Wednesday, May 9, 2012

Conversing via SMS

Conversing via SMSA reader recently wrote in to ask us about ending a text message convo with a guy she’s interested in.

She and the guy exchanged numbers, and whenever one texts the other to see what’s good, they end up having an extended conversation via text message. For example:

Guy: What u up to tonite?

Girl: Think I’m gonna watch a movie and head to bed early, u?

Guy: Nice. What movie?

Girl: Not sure… have any suggestions?

Guy: Inception.

Girl: Already saw it.

Guy: O ya, what did u think?

Girl: It was OK but the plot didn’t really go anywhere.

Guy: Yeah, I thought it was aight. So what did u do today?

Girl: Just work

Guy: Niccce

The reader worries that this type of communication is too “awkward,” and she wants a way to nip it in the bud.

OK, so the guy she’s texting isn’t as bro-y as the one we imagined above, but the point is, this really isn’t an issue.

We agree that texting may be one of the worst things to happen to dating, but we don’t see this kind of conversation as particularly problematic.

Yes, it’s probably a waste of time, but it’s not screwing anything up, and if you don’t want to converse via SMS, just say so.

The next time you find yourself discussing the weather over BBM, say something like, “Ahhh OK I gotta run… ttyl!”

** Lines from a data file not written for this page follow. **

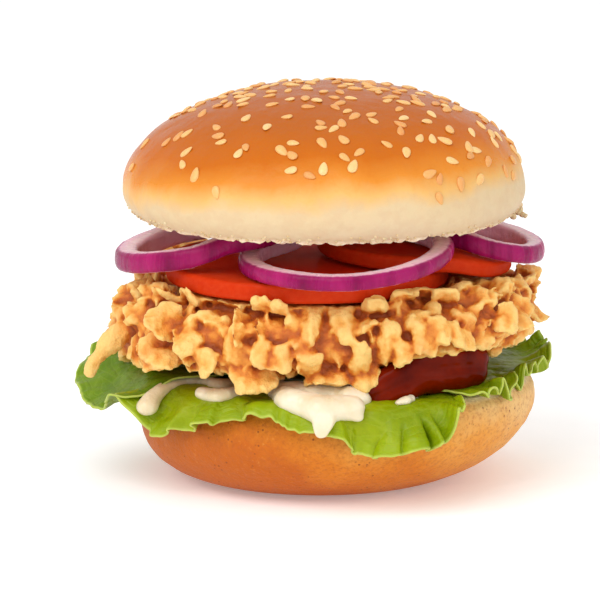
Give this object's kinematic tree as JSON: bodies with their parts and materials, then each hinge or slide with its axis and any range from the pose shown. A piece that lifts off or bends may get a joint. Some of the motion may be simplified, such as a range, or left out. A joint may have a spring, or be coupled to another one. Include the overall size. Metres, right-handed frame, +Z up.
{
  "type": "crispy chicken burger",
  "caption": "Burger with a seeded bun, red onion rings, tomato slices, a breaded chicken fillet, mayonnaise, a brown sauce and leaf lettuce.",
  "frame": {"origin": "centre of the flat underside of the lower bun", "axes": "+Z up; -Y towards the front, where the sauces run out; +X to the right as seen from the front"},
  "size_m": [0.1314, 0.1154, 0.1065],
  "materials": {
    "bun_crust": "satin baked crust with a light sheen",
    "breading": "rough fried crumb",
    "lettuce": "satin, thin and slightly see-through",
    "tomato": "wet gloss",
    "onion": "moist satin",
    "mayonnaise": "smooth satin",
    "brown_sauce": "wet gloss"
  },
  "bodies": {
    "root": {"heel": "bun_crust", "lettuce_front": "lettuce", "lettuce_right": "lettuce", "lettuce_left": "lettuce", "mayonnaise": "mayonnaise", "brown_sauce": "brown_sauce", "chicken_fillet": "breading", "tomato_lower": "tomato", "tomato_upper": "tomato", "onion_front": "onion", "onion_left": "onion", "onion_right": "onion", "crown": "bun_crust"}
  },
  "joints": []
}
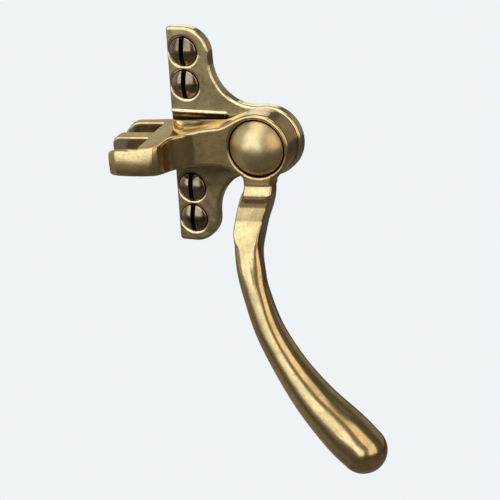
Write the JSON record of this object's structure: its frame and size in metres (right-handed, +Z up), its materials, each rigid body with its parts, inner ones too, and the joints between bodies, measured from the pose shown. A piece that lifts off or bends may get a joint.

And if you are stuck in the middle of a texting discourse, don’t feel pressure to respond immediately. You’re not gaining anything by responding immediately, and besides, accessibility isn’t really a boon in the early stages.

But too much texting is just one of those things that’s easy to obsess about when you’re not sure where it’s going. But the medium isn’t as important as how you’re portraying yourself (which should be as a person with a busy, interesting life who doesn’t have time to have a 30-minute-break-between-texts back-and-forth).

If you don’t want to engage in textual conversations, don’t. But don’t worry about what this means, or if you’re scaring him away. Because for the first, you’ll never know, and the second, if you’re focusing on what you want instead of what you think will lure him into a relationship, you’re definitely on the right track.